The tallest man in Europe, 7ft 7in former basketball player turned actor Neil Fingleton, who played roles in Game of Thrones, and the X-Men and Avengers films died at just 36. Such early death in the excessively tall is not uncommon. Robert Wadlow, the world’s tallest person on record died at 22, and of the 10 tallest people ever recorded, the oldest died at 56. In people, height is negatively correlated with longevity; that is, taller individuals don’t tend to live as long. It’s kind of unfortunate that I’m both a researcher into aging and 6ft 1in tall.
While these are extreme examples, in the general population there also is a trend of greater height leading to reduced longevity. For example, taller women are more likely to suffer from cancer in later, post-menopausal life. In a study of civil servants at Whitehall, height was noted as an excellent correlate with the risk of cancer, stroke and cardiovascular disorders, and ultimately death.
Yet it’s a noted rule of thumb in the biological sciences that bigger species of mammals live longer – for example, elephants (lifespan: 40 to 75 years) and whales (35 to 110 years) – than smaller ones – for example, mice and rats (around 12 months). So why is height not associated with longer life spans in humans?
As a researcher into aging, for me, the important question is why does height, such a useful day-to-day feature, and arguably an evolutionary advantage for our hunter-gatherer ancestors on the savannah, seem to count against us? There are two good hypotheses here, one arguing the case for nature and the other for nurture – but it may be that they are linked.
On the nurture, environmental factors side of the argument, there has been a lot of research conducted recently on the idea that reduced calorie intake (eating less) can correlate with greater longevity.
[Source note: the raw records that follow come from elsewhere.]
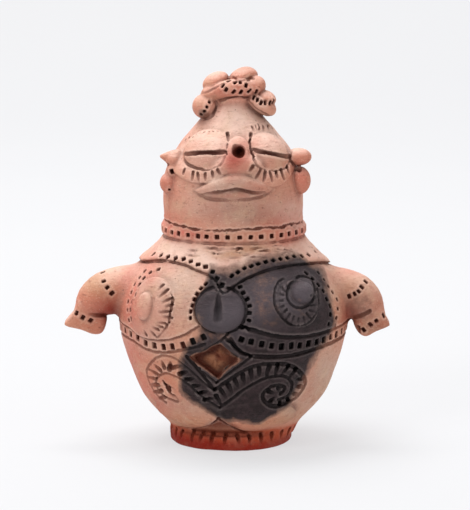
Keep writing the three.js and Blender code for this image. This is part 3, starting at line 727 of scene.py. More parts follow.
def carve_belly():
    recess(DIAMOND, DIAMOND_DEPTH, 0.25)
    for _ in range(12):
        x, z, way = RNG.uniform(-6.5, -1.5), RNG.uniform(24.5, 29.0), RNG.uniform(0, math.pi)
        step = 1.1 * np.array([math.cos(way), math.sin(way)])
        line_cut([(x - step[0], z - step[1]), (x + step[0], z + step[1])], 0.7, 0.4, lift=(0.3, 0.0, 0.3))
    line_cut([(-11.4, 27.4), (-8, 23.4), (-4.4, 18.3)], 1.5, 1.1)
    line_cut([(-4.4, 18.3), (-1.6, 20.6), (1.6, 22.8), (4.2, 24.5), (7.6, 25.5), (10.9, 25.6), (14.2, 25.1),
        (16.9, 23.7), (18.9, 21.2), (19.5, 19), (18.7, 17), (16.9, 14.9), (14.3, 13.9), (11.2, 13.4),
        (9, 14.8), (8.3, 16.8), (9.8, 18.6), (11.9, 19.3), (14.1, 18.4), (13, 16.6)], 1.5, 1.1)
    line_cut([(-10.6, 27.4), (-7, 23.2), (-3.8, 20.4)], 0.9, 0.6)
    line_cut([(-3.8, 20.4), (1, 24.4), (5.3, 27.9)], 1.0, 0.7)
    line_cut([(5.3, 27.9), (1.8, 30), (-1.6, 33.2)], 1.1, 0.7)
    line_cut([(-9, 27.6), (-6.2, 29.8), (-2.9, 32), (-0.6, 34.4)], 1.0, 0.6)
    line_cut([(-2.8, 13.4), (1, 16.6), (3.4, 18.6), (8.4, 21.4), (13.1, 21.9), (15.5, 20.4), (16, 18.4),
        (14.8, 16), (12.4, 15.2)], 1.2, 0.8)
    line_cut([(-5, 18.6), (-8.6, 21.8), (-12.3, 25), (-15, 26.7), (-17.6, 26.9), (-19.6, 25.9),
        (-21.4, 23.5), (-22.2, 21.4), (-21.9, 19.2), (-21, 17), (-19.2, 14.6), (-17, 13.2)], 0.9, 0.5)
    line_cut([(-2.8, 13.2), (-4.8, 14.4), (-7.1, 16), (-12.4, 20.4), (-15.9, 21.8), (-17.7, 21.7),
        (-19.6, 19.6), (-19.2, 16.8), (-17, 14.8), (-14, 14)], 1.0, 0.6)
    wedge = dict(width=1.7, depth=1.7, lift=(0.0, 0.7), grow=(1.0, 0.5), dark=0.5)
    ticks([(-5.4, 15.8), (-9, 19.6), (-12.6, 23), (-14.2, 24.2)], 6, 2.6, slant=-0.5, **wedge)
    ticks([(-15.8, 24.4), (-17.8, 24.4), (-20, 22.6), (-20.7, 19.6), (-19.9, 16.6), (-18.2, 14.4)], 8, 2.4,
        **wedge)
    ticks([(-3.2, 15.4), (-1.1, 17.9), (2.9, 21.2), (8.1, 23.4), (13, 23.5), (16, 22.2)], 11, 3.0,
        slant=-0.25, **wedge)
    ticks([(17.7, 20.4), (17.4, 17.6), (15.7, 15.6), (13, 14.4), (10.6, 15.6), (10.8, 17.6), (12.6, 18)], 8,
        1.5, **wedge)
    (point,), (normal,) = on_front((-16.3, 17.3))
    ellipsoid(point, (1.1, 1.5, 2.3), skin_axes(normal), 0.15, cut=True)
    marks([((-17.8, 19.4), (-13.6, 14.2)), ((-17.4, 18.8), (-14.4, 17.4)), ((-17.2, 18.6), (-15.2, 15.2))],
        1.0, 0.8)


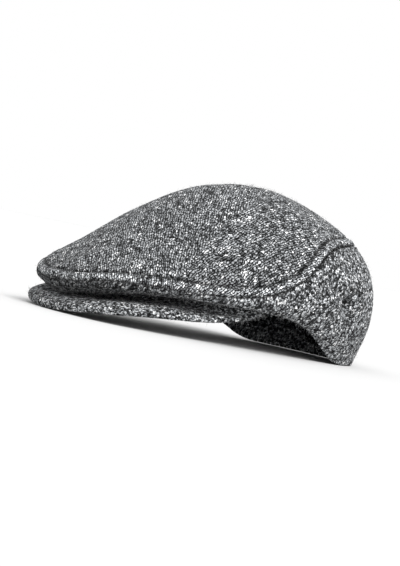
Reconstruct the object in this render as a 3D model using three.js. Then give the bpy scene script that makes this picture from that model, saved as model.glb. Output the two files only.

Essentially, faced with restricted quantities of available food, animals tend to live longer.
We have found good evidence for this in worms, mice, dogs, monkeys, and there are even suggestions of the same effect in humans. Indeed, children who lived through the Second World War and rationing show a bump in longevity statistics. Why does this matter? Because these calorie-restricted worms, mice, monkeys, and children are also shorter than their well-feed peers. So average height across a population is a rough marker of calorie availability during childhood and development, which is a factor that decides height in adulthood.
On the nature side of the argument, it might seem obvious but genetics dictates height as well. Even my above-average height makes me the shortest member of my family, with a brother, mother, and father who are all taller than me. So-called “familial height” is passed on via genes that contribute to height.
In particular, the conveniently named and easy to remember gene Forkhead family, O subclass, type 3 gene (FOXO3), has a common variation that is associated with longevity in worms, flies, and in human centenarians.
This gene has many roles, contributing to stem cell activation, controlling cell death mechanisms, and altering the effectiveness of insulin and insulin-like growth factors. All of these play a role in how the body senses how much energy it has, and so how much growth it can afford over and above the nutrients and energy the body needs just to maintain itself. So variation in this FOXO3 gene may also contribute to this hypothetical connection between longevity, height, and calories by directing more or less energy into growing the body.
So while tallness is linked to shorter lifespans on average, we don’t really understand why. There’s some good research at the moment regarding both genetics and lifestyle, which may reveal that simply eating a little less over the course of your life may lead to a longer life. A simple sounding fix – but getting people to eat less has not always proven easy.